>> Begin DATA SHOWN
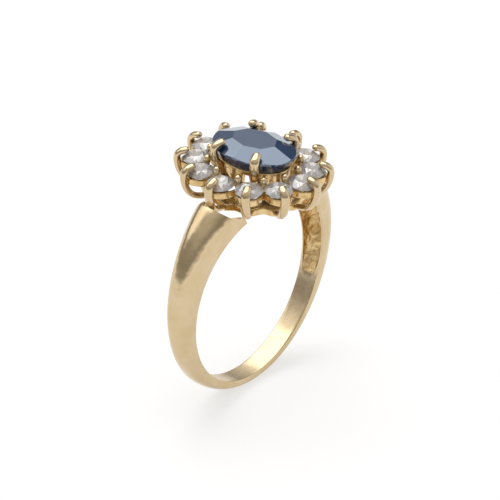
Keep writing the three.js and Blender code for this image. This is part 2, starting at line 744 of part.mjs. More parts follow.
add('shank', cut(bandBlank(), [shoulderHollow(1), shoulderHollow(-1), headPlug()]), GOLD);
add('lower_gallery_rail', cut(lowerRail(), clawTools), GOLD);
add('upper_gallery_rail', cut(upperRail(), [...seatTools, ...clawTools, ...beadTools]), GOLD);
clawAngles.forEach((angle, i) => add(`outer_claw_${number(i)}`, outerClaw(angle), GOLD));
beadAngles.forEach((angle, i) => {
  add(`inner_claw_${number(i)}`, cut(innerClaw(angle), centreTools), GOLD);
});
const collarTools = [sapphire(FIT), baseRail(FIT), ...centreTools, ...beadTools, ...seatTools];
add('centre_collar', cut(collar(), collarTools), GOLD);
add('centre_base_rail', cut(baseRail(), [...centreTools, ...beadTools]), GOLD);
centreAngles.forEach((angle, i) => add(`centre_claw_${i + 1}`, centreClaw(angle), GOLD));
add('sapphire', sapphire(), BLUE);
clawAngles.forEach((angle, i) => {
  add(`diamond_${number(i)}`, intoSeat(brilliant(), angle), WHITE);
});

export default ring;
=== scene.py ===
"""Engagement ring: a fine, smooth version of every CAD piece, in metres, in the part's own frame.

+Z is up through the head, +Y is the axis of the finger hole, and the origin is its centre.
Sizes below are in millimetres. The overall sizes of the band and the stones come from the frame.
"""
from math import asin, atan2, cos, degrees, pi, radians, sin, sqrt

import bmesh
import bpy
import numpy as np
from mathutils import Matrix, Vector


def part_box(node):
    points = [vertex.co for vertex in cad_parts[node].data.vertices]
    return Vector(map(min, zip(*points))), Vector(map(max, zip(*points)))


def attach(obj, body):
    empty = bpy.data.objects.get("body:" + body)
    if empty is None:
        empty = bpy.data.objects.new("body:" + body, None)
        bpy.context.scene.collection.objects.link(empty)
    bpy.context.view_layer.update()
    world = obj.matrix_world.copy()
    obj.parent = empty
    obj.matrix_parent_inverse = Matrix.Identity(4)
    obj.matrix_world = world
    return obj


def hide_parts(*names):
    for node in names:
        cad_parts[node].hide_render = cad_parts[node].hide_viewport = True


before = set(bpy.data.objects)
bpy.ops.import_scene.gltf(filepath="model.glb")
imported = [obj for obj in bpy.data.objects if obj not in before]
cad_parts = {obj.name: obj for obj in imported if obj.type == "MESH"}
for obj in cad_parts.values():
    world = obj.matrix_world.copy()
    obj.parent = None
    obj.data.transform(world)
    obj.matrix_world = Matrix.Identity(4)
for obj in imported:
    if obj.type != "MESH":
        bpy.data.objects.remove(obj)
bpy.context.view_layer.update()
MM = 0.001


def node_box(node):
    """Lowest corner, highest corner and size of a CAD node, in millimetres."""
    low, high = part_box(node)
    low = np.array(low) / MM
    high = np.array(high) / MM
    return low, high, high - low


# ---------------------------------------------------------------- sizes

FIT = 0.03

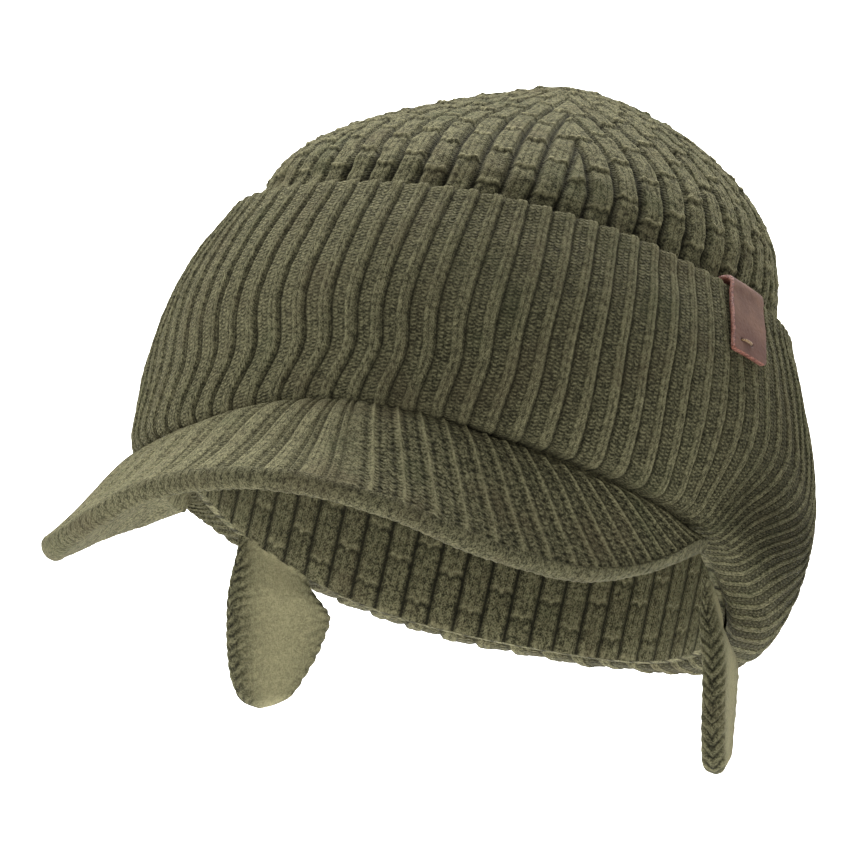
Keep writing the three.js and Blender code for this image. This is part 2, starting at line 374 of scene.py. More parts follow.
>> End DATA SHOWN
▶ TASK PROMPT:
Extract the run of lines that opens with the line containing "add('lower_gallery_rail', cut(lowerRail(), clawTools), GOLD);" and closes with the line containing "zip(*points))), Vector(map(max, zip(*points)))"; reproduce it exactly and add nothing.

▶ RESPONSE:
add('lower_gallery_rail', cut(lowerRail(), clawTools), GOLD);
add('upper_gallery_rail', cut(upperRail(), [...seatTools, ...clawTools, ...beadTools]), GOLD);
clawAngles.forEach((angle, i) => add(`outer_claw_${number(i)}`, outerClaw(angle), GOLD));
beadAngles.forEach((angle, i) => {
  add(`inner_claw_${number(i)}`, cut(innerClaw(angle), centreTools), GOLD);
});
const collarTools = [sapphire(FIT), baseRail(FIT), ...centreTools, ...beadTools, ...seatTools];
add('centre_collar', cut(collar(), collarTools), GOLD);
add('centre_base_rail', cut(baseRail(), [...centreTools, ...beadTools]), GOLD);
centreAngles.forEach((angle, i) => add(`centre_claw_${i + 1}`, centreClaw(angle), GOLD));
add('sapphire', sapphire(), BLUE);
clawAngles.forEach((angle, i) => {
  add(`diamond_${number(i)}`, intoSeat(brilliant(), angle), WHITE);
});

export default ring;
=== scene.py ===
"""Engagement ring: a fine, smooth version of every CAD piece, in metres, in the part's own frame.

+Z is up through the head, +Y is the axis of the finger hole, and the origin is its centre.
Sizes below are in millimetres. The overall sizes of the band and the stones come from the frame.
"""
from math import asin, atan2, cos, degrees, pi, radians, sin, sqrt

import bmesh
import bpy
import numpy as np
from mathutils import Matrix, Vector


def part_box(node):
    points = [vertex.co for vertex in cad_parts[node].data.vertices]
    return Vector(map(min, zip(*points))), Vector(map(max, zip(*points)))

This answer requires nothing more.